┌────────
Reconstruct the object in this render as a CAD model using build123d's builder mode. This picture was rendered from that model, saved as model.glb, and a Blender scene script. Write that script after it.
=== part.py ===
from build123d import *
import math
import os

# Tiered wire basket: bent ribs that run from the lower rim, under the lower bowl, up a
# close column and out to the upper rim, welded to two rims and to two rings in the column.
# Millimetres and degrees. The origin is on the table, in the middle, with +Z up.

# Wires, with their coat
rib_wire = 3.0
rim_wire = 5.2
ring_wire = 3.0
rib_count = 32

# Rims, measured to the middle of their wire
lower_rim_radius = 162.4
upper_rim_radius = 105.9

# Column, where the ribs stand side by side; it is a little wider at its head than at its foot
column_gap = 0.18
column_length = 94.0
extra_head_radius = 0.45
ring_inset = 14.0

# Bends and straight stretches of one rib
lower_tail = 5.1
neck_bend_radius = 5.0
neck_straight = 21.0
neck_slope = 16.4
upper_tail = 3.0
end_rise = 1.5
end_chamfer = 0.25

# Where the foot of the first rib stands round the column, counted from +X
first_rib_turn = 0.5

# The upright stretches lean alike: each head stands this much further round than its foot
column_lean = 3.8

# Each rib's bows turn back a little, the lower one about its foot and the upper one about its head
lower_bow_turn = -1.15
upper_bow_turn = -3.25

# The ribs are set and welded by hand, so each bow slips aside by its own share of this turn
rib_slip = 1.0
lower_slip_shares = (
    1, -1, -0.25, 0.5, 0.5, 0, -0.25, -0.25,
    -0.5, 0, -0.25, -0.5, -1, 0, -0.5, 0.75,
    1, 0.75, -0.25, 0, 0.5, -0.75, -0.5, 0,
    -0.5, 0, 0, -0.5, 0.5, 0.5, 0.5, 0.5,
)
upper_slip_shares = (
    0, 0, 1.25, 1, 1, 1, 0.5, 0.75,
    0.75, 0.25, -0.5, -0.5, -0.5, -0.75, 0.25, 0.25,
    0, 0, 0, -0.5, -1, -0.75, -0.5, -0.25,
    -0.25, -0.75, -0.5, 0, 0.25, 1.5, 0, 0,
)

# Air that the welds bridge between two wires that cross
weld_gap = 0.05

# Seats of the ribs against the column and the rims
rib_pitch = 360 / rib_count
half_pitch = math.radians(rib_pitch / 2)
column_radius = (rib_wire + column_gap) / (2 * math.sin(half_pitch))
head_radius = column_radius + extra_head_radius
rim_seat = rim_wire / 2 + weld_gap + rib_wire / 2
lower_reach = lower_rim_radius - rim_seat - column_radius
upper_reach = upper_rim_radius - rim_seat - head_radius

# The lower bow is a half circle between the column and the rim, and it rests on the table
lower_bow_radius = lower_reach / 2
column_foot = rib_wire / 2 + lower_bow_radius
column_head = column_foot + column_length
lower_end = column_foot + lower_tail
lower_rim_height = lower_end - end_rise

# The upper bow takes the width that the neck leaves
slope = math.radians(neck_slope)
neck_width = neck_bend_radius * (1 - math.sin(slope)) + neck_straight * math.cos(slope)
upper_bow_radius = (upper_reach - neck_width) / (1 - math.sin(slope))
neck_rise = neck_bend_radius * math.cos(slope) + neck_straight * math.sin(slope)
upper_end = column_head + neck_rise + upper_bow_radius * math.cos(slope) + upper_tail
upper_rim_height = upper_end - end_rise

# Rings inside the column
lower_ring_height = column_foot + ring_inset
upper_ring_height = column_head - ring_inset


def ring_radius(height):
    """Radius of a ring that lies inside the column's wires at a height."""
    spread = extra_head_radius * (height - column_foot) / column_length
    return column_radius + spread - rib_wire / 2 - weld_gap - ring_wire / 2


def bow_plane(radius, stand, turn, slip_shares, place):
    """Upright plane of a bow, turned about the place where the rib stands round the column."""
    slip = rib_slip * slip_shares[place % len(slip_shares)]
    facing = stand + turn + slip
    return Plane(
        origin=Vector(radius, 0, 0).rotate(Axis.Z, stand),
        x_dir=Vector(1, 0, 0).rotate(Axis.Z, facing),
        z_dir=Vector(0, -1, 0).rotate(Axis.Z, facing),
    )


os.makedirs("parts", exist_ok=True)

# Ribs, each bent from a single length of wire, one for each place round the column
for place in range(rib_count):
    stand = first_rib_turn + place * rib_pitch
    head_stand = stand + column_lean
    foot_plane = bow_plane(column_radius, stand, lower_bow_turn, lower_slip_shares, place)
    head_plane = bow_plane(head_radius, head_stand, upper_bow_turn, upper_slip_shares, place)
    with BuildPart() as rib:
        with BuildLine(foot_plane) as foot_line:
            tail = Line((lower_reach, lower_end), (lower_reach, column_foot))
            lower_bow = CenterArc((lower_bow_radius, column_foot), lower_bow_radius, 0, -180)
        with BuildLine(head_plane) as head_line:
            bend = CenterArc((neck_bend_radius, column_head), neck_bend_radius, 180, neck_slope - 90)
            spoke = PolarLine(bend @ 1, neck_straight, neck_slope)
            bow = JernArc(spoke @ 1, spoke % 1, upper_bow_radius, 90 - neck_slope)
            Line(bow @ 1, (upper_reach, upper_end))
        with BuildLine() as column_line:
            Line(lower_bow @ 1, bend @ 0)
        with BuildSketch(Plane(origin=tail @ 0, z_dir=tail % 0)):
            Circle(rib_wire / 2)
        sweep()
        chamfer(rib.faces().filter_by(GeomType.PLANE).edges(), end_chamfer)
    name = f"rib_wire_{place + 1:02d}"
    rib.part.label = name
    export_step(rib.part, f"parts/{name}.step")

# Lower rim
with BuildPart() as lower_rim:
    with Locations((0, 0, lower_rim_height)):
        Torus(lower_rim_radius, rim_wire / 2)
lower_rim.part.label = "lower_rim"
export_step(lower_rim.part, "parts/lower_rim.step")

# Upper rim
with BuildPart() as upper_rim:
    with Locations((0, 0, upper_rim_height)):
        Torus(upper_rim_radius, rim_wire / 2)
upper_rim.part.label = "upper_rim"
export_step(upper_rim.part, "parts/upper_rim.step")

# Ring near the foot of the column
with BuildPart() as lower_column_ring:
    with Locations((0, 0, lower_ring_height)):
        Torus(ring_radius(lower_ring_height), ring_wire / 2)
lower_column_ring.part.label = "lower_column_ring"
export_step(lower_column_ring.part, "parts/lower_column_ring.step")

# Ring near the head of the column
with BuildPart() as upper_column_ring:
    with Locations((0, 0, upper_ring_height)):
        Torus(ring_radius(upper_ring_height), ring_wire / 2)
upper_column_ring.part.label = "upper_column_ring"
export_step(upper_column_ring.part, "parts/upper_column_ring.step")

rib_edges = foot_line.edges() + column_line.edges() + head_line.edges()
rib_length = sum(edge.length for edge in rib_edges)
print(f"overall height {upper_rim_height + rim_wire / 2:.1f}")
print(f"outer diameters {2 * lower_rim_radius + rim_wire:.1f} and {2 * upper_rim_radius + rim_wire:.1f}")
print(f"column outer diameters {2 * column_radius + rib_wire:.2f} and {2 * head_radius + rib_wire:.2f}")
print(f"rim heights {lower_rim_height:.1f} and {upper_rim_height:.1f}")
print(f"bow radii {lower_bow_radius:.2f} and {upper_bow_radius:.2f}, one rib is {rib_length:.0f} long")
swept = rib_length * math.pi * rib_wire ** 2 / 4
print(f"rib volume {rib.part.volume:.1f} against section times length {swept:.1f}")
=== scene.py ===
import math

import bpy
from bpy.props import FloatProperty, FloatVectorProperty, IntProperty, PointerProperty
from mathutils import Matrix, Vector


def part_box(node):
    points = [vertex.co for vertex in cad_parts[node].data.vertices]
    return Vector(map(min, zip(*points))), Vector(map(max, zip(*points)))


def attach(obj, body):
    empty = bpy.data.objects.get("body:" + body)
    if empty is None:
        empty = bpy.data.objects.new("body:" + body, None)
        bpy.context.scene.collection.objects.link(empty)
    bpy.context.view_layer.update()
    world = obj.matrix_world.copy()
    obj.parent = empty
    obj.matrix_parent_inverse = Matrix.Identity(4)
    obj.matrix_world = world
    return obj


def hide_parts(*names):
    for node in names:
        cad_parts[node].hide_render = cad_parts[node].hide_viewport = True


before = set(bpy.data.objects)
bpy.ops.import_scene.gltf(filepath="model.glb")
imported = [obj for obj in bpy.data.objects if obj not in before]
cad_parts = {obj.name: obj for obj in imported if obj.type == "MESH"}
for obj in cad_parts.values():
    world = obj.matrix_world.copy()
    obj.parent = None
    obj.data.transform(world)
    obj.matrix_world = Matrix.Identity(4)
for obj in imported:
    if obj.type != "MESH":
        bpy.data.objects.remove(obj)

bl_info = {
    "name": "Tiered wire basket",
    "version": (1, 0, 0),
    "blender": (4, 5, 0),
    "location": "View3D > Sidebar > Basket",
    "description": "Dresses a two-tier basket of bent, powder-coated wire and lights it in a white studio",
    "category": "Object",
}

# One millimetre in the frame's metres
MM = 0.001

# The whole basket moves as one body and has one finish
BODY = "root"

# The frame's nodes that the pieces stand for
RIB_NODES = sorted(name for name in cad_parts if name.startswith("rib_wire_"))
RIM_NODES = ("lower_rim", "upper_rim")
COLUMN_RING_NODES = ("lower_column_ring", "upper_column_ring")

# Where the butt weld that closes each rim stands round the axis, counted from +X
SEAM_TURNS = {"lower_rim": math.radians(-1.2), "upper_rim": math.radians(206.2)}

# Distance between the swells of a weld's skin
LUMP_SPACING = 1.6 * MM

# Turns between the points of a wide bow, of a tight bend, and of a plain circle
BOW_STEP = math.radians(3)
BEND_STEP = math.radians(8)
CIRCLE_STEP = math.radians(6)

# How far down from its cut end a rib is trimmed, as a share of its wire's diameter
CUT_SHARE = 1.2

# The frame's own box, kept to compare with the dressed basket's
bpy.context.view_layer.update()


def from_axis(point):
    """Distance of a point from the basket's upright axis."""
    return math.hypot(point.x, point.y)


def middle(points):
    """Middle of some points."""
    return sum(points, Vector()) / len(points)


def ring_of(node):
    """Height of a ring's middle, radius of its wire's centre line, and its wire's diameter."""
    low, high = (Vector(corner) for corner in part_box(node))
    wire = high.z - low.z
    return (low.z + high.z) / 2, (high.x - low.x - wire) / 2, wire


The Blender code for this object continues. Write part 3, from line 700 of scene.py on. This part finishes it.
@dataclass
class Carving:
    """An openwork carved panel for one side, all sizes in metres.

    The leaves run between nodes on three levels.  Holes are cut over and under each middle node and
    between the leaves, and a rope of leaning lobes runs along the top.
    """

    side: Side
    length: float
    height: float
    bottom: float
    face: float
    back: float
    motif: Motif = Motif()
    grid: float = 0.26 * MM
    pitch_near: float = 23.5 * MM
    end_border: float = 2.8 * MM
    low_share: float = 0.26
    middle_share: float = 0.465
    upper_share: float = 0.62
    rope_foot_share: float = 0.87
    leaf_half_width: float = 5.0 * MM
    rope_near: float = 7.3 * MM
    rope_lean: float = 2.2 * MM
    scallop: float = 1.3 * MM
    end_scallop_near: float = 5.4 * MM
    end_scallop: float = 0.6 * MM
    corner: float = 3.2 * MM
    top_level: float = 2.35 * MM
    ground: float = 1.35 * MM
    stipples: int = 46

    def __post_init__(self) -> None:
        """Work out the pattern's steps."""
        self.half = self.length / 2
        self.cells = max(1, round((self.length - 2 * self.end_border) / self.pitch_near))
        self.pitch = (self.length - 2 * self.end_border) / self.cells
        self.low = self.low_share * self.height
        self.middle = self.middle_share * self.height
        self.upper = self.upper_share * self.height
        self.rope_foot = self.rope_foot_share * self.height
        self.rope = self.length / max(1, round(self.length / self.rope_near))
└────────
→ **Request**: Pick out the lines containing the word "before" and show them.

→ **Worked solution**:
before = set(bpy.data.objects)
imported = [obj for obj in bpy.data.objects if obj not in before]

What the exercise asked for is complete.